Je désire, Mes Bien Chers Frères, que cette charité, qui doit vous unir tous ensemble comme les membres d'un même corps, s'étende aussi à toutes les autres Congrégations.  Ah ! je vous en conjure par la charité sans bornes de Jésus-Christ, gardez-vous de jamais porter envie à personne et surtout à ceux que le bon Dieu appelle a travailler comme vous, dans l'état religieux, à l'instruction de la jeunesse. Soyez des premiers à vous réjouir de leurs succès et à vous affliger de leurs disgrâces. Recommandez-les souvent au bon Dieu et à la divine Marie. Cédez-leur sans peine. Ne prêtez jamais l'oreille à des discours qui tendraient à leur nuire.  Que la seule gloire de Dieu et l'honneur de Marie soient votre unique but et toute votre ambition.

Comme vos volontés doivent se confondre avec celles des Pères de la Société de Marie, dans la volonté d'un Supérieur unique et général, je désire que vos cœurs et vos sentiments se confondent aussi toujours en Jésus et en Marie. Que leurs intérêts soient les vôtres, que votre plaisir soit de voler à leur secours, toutes les fois que vous en serez requis.  Qu'un même esprit, un même amour vous unisse à eux comme des branches à un même tronc et comme les enfants d'une même famille à une bonne mère, la divine Marie. Le Supérieur Général des Pères l'étant également de la branche des Frères, doit être le centre d'union des uns et des autres. Comme je n'ai eu qu'à me louer de la soumission et de l'obéissance que m'ont toujours montrée les Frères de Marie, je désire et j'entends que le Supérieur Général trouve toujours la même obéissance et la même soumission. Son esprit est le mien et sa volonté est la mienne. Je regarde cet accord parfait et cette soumission entière comme la base et le soutien des Frères de Marie.

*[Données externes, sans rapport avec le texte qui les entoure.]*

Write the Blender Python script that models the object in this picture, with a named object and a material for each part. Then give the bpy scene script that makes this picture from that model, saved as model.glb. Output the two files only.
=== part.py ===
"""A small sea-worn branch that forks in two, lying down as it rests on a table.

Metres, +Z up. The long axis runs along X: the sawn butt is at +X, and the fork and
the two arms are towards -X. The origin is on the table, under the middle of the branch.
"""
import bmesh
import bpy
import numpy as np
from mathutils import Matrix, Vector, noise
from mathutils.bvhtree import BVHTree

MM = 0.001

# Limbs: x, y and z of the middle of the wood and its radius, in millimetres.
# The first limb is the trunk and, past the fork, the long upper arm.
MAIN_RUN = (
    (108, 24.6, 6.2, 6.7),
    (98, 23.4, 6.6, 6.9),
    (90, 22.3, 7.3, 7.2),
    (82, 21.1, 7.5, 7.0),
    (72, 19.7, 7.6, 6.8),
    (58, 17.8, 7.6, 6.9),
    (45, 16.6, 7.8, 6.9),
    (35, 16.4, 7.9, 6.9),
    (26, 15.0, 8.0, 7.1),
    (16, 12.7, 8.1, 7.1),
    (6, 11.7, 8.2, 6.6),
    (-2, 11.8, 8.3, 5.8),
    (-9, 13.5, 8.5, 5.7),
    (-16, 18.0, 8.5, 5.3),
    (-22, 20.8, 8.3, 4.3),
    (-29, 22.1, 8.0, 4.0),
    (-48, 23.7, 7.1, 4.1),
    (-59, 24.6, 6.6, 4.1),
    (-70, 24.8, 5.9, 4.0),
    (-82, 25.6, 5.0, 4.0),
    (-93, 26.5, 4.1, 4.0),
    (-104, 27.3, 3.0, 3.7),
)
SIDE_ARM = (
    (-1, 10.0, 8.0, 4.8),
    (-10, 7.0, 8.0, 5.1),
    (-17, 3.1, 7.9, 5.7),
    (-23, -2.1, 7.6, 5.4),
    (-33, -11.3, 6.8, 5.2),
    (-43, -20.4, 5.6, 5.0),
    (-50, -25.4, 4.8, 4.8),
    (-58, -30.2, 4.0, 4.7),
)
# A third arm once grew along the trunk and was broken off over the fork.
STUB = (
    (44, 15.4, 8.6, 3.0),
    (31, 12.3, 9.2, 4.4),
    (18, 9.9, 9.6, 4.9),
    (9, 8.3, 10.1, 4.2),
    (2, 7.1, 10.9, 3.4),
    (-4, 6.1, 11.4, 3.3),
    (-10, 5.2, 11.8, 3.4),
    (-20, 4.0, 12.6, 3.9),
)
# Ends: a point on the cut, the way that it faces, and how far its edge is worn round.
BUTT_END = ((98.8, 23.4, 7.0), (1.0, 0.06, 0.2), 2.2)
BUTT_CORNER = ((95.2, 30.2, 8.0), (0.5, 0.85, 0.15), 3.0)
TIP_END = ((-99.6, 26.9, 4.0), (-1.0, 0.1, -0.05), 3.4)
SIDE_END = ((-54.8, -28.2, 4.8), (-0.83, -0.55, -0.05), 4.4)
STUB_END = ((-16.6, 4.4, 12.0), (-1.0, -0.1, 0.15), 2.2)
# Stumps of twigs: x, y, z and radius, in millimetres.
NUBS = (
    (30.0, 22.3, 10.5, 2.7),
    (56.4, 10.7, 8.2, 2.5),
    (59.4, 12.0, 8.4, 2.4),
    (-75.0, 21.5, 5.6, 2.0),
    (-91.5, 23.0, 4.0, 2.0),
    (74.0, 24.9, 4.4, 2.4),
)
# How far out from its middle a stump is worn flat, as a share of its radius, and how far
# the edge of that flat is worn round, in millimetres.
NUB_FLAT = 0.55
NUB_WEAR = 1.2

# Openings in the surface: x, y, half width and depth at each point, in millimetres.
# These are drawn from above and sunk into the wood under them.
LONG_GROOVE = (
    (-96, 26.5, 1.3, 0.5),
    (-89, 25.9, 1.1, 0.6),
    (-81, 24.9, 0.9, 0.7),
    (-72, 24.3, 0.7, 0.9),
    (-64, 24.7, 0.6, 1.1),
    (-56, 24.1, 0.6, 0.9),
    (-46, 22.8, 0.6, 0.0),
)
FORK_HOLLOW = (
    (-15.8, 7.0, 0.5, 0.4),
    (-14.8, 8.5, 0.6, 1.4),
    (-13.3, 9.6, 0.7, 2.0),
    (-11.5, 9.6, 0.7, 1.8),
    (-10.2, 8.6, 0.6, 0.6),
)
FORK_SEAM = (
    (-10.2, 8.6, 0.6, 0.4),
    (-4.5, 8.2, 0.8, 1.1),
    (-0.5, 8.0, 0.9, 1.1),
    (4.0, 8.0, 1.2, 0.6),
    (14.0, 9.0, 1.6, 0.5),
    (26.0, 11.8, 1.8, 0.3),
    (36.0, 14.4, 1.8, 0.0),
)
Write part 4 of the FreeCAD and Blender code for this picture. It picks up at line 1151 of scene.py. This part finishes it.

Je demande encore au bon Dieu, et je souhaite, de toute l'affection de mon âme, que vous persévériez fidèlement dans le saint exercice de la présence de Dieu, l'âme de la prière, de l'oraison et de toutes les vertus. Que l'humilité et la simplicité soient toujours le caractère des Petits Frères de Marie. Qu'une dévotion tendre et filiale vous anime dans tous les temps et dans toutes les circonstances pour notre bonne Mère. Faites-la aimer partout, autant qu'il vous sera possible.  C'est elle qui est la première Supérieure de toute la Société. Joignez à la dévotion à Marie la dévotion au glorieux saint Joseph, son très digne époux. Vous savez qu'il est un de nos premiers patrons. Vous faites l'office d'anges gardiens auprès des enfants qui vous sont confiés: rendez aussi à ces purs esprits un culte particulier d'amour, de respect et de confiance.

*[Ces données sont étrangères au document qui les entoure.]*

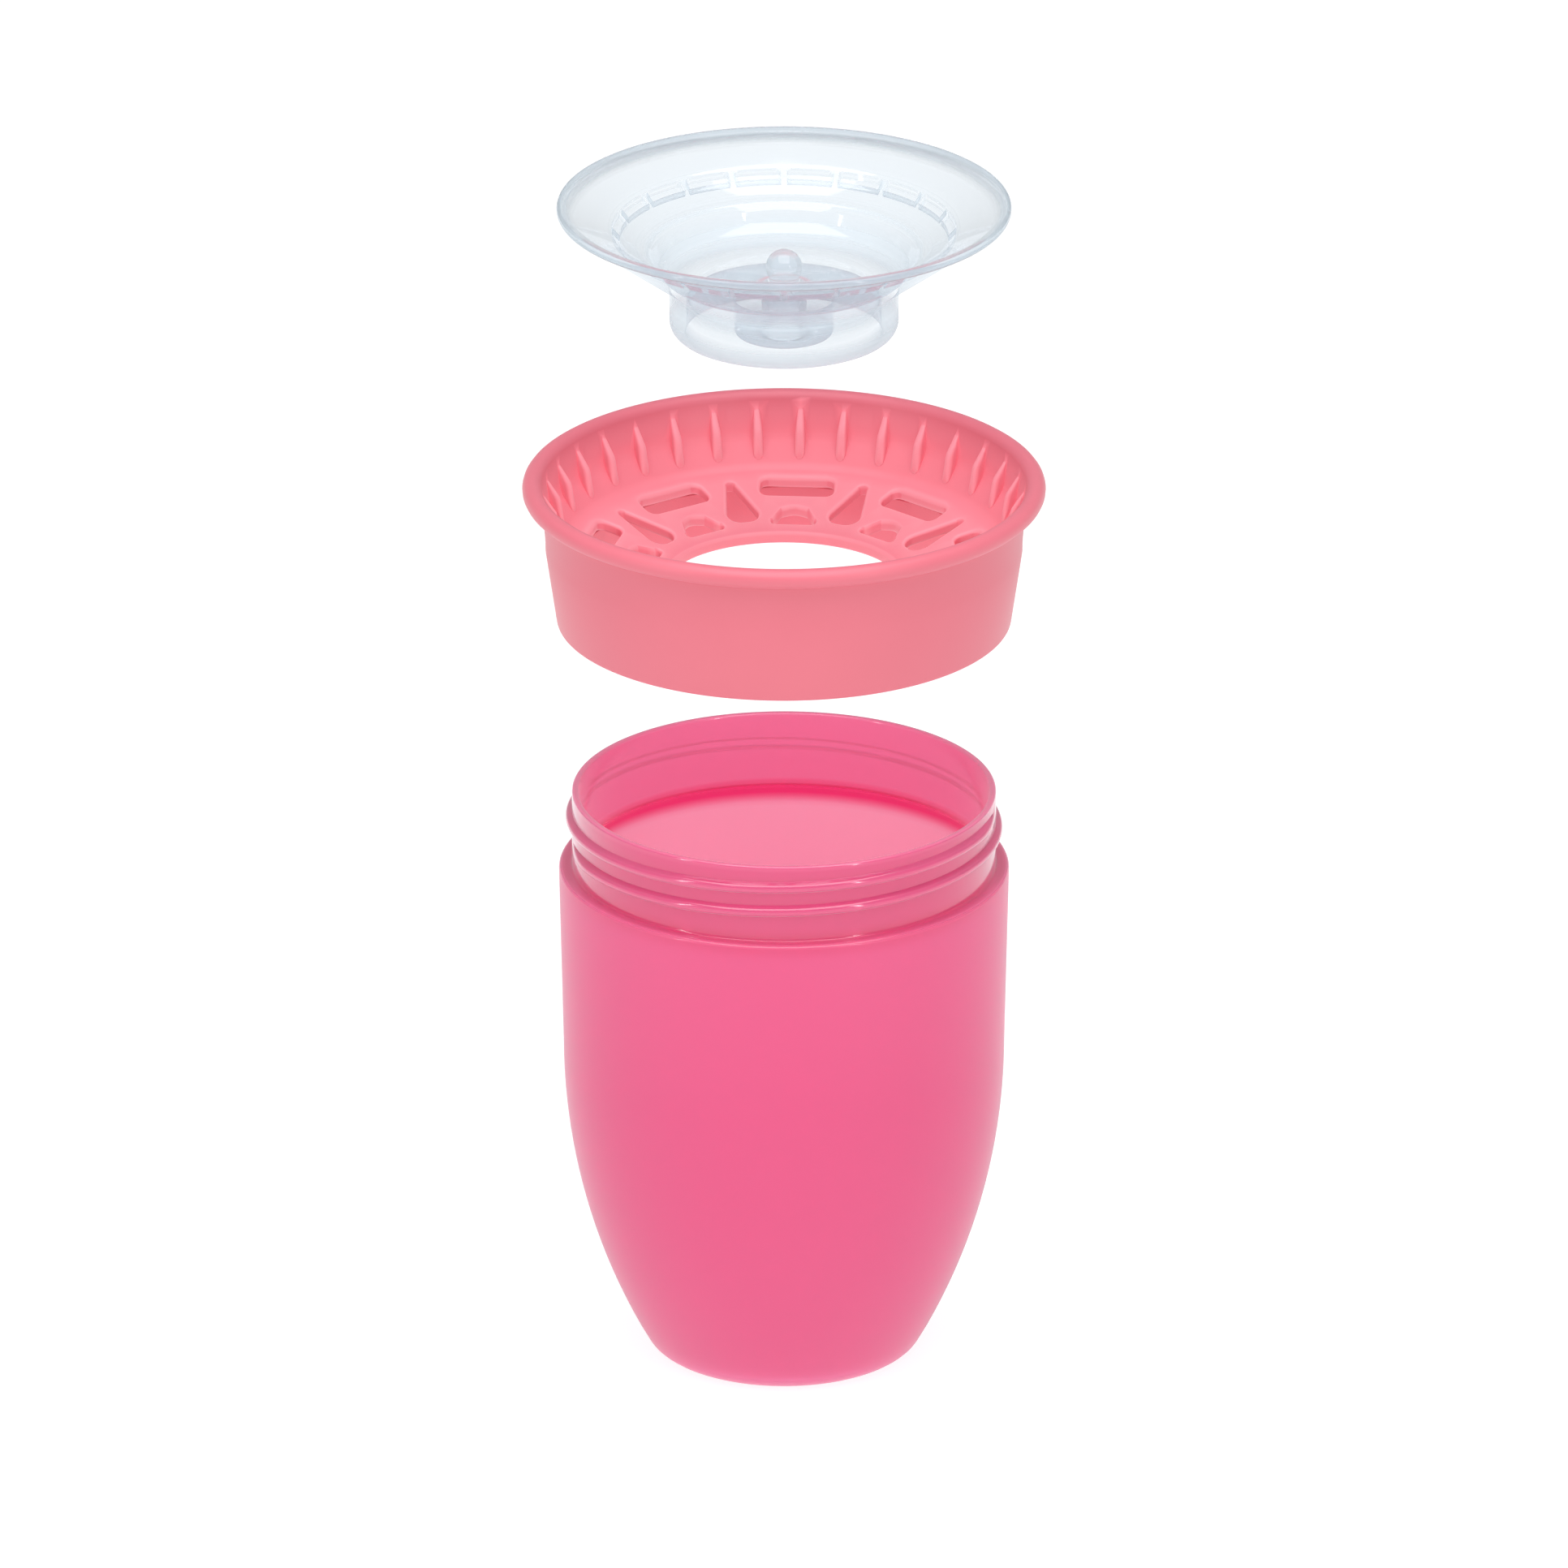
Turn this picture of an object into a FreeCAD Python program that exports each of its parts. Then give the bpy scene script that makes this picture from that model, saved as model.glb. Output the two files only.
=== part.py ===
import FreeCAD, Part
import math
import os
import re
import Sketcher

# A toddler's training cup that pours all round its rim, shown taken apart on one axis: the cup at
# the bottom, the drinking collar above it and the silicone valve on top. Z is up, the origin is
# the middle of the cup's base, and +X is the right-hand side seen from the front (-Y).

SIZES = {
    # cup
    "cup_height": 90.7,
    "neck_height": 12.1,
    "mouth_radius": 31.1,
    "lip_wall": 1.05,
    "shoulder_width": 2,
    "side_inset": 0.65,
    "side_straight_from": 50,
    "side_curve_radius": 98,
    "body_wall": 1.6,
    "base_wall": 2,
    "base_edge_fillet": 3.5,
    "shoulder_fillet": 0.7,
    "throat_depth": 11,
    "lip_fillet": 0.4,
    # right-hand thread round the neck
    "thread_depth": 0.95,
    "thread_pitch": 3.8,
    "thread_turns": 1.5,
    "thread_crest_width": 0.8,
    "thread_root_width": 1.9,
    "thread_from_rim": 8.05,
    "cup_turned": 180,
    # drinking collar: the socket that goes over the neck
    "bore_clearance": 0.25,
    "lip_seal_clearance": 0.2,
    "shoulder_gap": 1.8,
    "socket_wall": 0.95,
    "collar_edge_fillet": 0.5,
    # drinking collar: the flared wall and its rolled rim, measured from the socket
    "rim_above_socket": 10.9,
    "rim_overhang": 4.65,
    "roll_radius": 1.5,
    "roll_underside_angle": 60,
    "flare_above_socket": 1.2,
    "flare_overhang": 2.65,
    "flare_curve_radius": 34,
    "wall_lean": 10,
    "knee_drop": 5.4,
    "wall_lower_lean": 32.1,
    # drinking collar: the sloping floor
    "central_opening_radius": 17.6,
    "plate_below_socket": 3.2,
    "plate_slope": 17.3,
    "plate_wall": 1.8,
    # ribs on the collar's inner wall, measured down from the rim
    "rib_count": 34,
    "rib_width": 1.5,
    "rib_depth": 1.45,
    "rib_root": 0.4,
    "rib_top_drop": 0.8,
    "rib_full_drop": 3.8,
    "rib_foot_drop": 7.6,
    "rib_foot_lean": 0.75,
    "rib_bottom_drop": 8.3,
    # openings through the collar's floor
    "opening_count": 9,
    "slot_margin": 0.6,
    "slot_width": 3.9,
    "slot_length": 11.2,
    "slot_corner": 1.2,
    "moon_margin": 2.2,
    "moon_bar": 2.6,
    "moon_width": 6.6,
    "drop_margin": 3.3,
    "drop_outer_margin": 0.9,
    "drop_wide": 4.8,
    "drop_narrow": 1.3,
    # valve: its fit in the collar
    "valve_rim_inset": 3.8,
    "valve_rim_drop": 1,
    "plug_clearance": 0.35,
    "seat_clearance": 0.4,
    # valve: the flange, measured in and down from the rim
    "bead_radius": 0.6,
    "dish_edge_drop": 0.35,
    "dish_edge_width": 2,
    "dish_width": 8.1,
    "crease_drop": 3.6,
    "step_width": 1.6,
    "step_drop": 5.4,
    "under_edge_width": 3.6,
    "under_edge_drop": 3,
    # valve: the well, measured from the plug and the seat
    "well_edge_overhang": 3.35,
    "well_edge_drop": 7.6,
    "well_wall_overhang": 1.35,
    "well_wall_rise": 1.7,
    "well_floor_inset": 3.95,
    "well_floor_sink": 0.1,
    # valve: the pull knob, the plug and the boss under the well
    "knob_radius": 2.75,
    "knob_neck_radius": 2.2,
    "knob_foot_radius": 3.2,
    "knob_height": 5.5,
    "skirt_length": 7.9,
    "skirt_wall": 2.6,
    "skirt_edge_fillet": 2.2,
    "web_wall": 1.8,
    "boss_radius": 7.4,
    "core_radius": 3.4,
    "core_roof": 1.6,
    # valve: the pockets round the dish
    "pocket_count": 20,
    "pocket_inset": 1.2,
    "pocket_width": 1.6,
    "pocket_rib_width": 1.3,
    "pocket_drop": 5.1,
    # how far apart the pieces are shown, and how they are turned
    "collar_gap": 27.6,
    "valve_gap": 23.5,
    "collar_turned": 86,
    "valve_turned": 81,
}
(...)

Mes Très Chers Frères, soyez fidèles à votre vocation, aimez-la et persévérez-y avec courage.  Conservez-vous dans un grand esprit de pauvreté et de détachement. Que l'observation journalière de vos saintes Règles vous préserve de manquer jamais au vœu sacré qui vous lie à la plus belle, et à la plus délicate des vertus ! Il y a des peines pour vivre en bon religieux ; mais la grâce adoucit tout. Jésus et Marie vous aideront, d'ailleurs la vie est bien courte et l'éternité ne finira jamais. Ah ! qu'il est consolant, au moment de paraître devant Dieu, de se rappeler qu'on a vécu sous les auspices de Marie et dans sa Société ! Daigne cette bonne Mère vous conserver, vous multiplier et vous sanctifier !… Que la grâce de Notre Seigneur Jésus-Christ, l'amour de Dieu et la communication du Saint-Esprit soient toujours avec vous ! Je vous laisse tous avec confiance dans les Saints Cœurs de Jésus et de Marie, en attendant que nous puissions nous réunir tous ensemble dans la bienheureuse éternité.

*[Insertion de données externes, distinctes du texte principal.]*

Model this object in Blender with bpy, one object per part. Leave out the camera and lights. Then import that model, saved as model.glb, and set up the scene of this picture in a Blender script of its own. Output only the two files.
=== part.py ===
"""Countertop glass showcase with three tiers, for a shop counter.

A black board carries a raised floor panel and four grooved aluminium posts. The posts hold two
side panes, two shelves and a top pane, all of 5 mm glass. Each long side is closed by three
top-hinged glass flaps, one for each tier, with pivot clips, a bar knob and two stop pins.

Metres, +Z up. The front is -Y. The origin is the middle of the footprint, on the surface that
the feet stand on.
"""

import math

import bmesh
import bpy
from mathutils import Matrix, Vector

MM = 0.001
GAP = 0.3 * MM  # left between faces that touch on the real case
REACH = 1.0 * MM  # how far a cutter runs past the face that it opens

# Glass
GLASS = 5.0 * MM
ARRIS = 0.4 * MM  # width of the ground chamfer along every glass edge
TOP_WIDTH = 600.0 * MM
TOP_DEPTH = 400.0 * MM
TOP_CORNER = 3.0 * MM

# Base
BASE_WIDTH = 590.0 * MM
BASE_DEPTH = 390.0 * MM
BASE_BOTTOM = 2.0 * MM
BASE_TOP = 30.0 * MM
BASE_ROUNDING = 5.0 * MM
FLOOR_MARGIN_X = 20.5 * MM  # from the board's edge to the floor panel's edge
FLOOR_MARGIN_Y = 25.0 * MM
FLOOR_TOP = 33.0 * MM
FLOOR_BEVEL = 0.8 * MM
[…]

Telle est ma volonté dernière et expresse pour la gloire de Jésus et de Marie.

Le présent Testament spirituel sera remis entre les mains de M. Colin, Supérieur Général de la Société de Marie.

Fait à Notre-Dame de l'Hermitage, le dix-huit mai mil huit cent quarante, en présence des témoins soussignés .

 Le Supérieur et Fondateur des Petits Frères de Marie

JOSEPH-BENOIT-MARCELLIN CHAMPAGNAT,prêtre,

F. François, F. Louis-Marie, F. Jean-Marie,

F. Louis, F. Stanislas, F. Bonaventure.